Prior to founding Center Stage Records, Van co-founded Broadway Records in 2012. He was President of the label for 12 years. Among the hundreds of albums released by Broadway Records, Van produced albums including The Color Purple (Grammy Award-winner).

== Benefit Work ==
Van produced From Broadway with Love: A Benefit Concert for Sandy Hook in 2013. The Newtown, CT concert included students from the community and Broadway performers. Funds from the event benefited United Way of Western Connecticut's Sandy Hook School Support Fund. Van was integral in the formation of NewArts (previously the 12.14 Foundation), an organization created in 2013 to provide an artistic community for healing in Newtown, CT. With NewArts, he co-produced local productions of Seussical The Musical, A ROCKIN' Midsummer Night's Dream, and 101 Dalmatians: The Musical. He also collaborated on Liberty Smith, The Lion King Jr, School of Rock (Youth Production), The Wizard of Oz, Newsies, and Matilda. Van co-produced the 2016 feature documentary film, Midsummer in Newtown, in conjunction with A ROCKIN' Midsummer Night's Dream.

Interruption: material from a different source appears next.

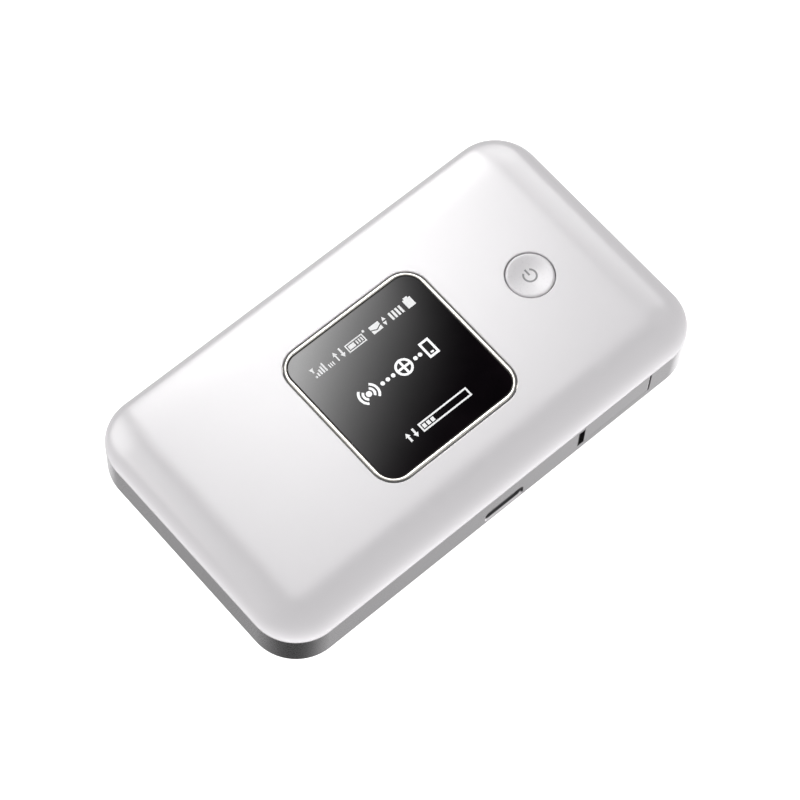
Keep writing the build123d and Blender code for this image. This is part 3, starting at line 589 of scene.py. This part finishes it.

In 2018, Van produced From Broadway with Love: A Benefit Concert for Parkland, USA and in 2016, From Broadway with Love: A Benefit Concert for Orlando.

Van was a Producer of "What the World Needs Now is Love," a single to benefit the Orlando community in the wake of the Pulse nightclub tragedy. Broadway Records released the single. Funds were directed to the GLBT Community Center of Central Florida and the Trevor Project.

With Broadway Records, Van released "I Have a Voice," a single to raise awareness about the anti-bullying efforts of www.NoBully.org.

Van also produced the new Broadway United music video of "We are The World" to spread a message of community.

Van is on the board of The Oscar Hammerstein Museum and Theatre Education Center.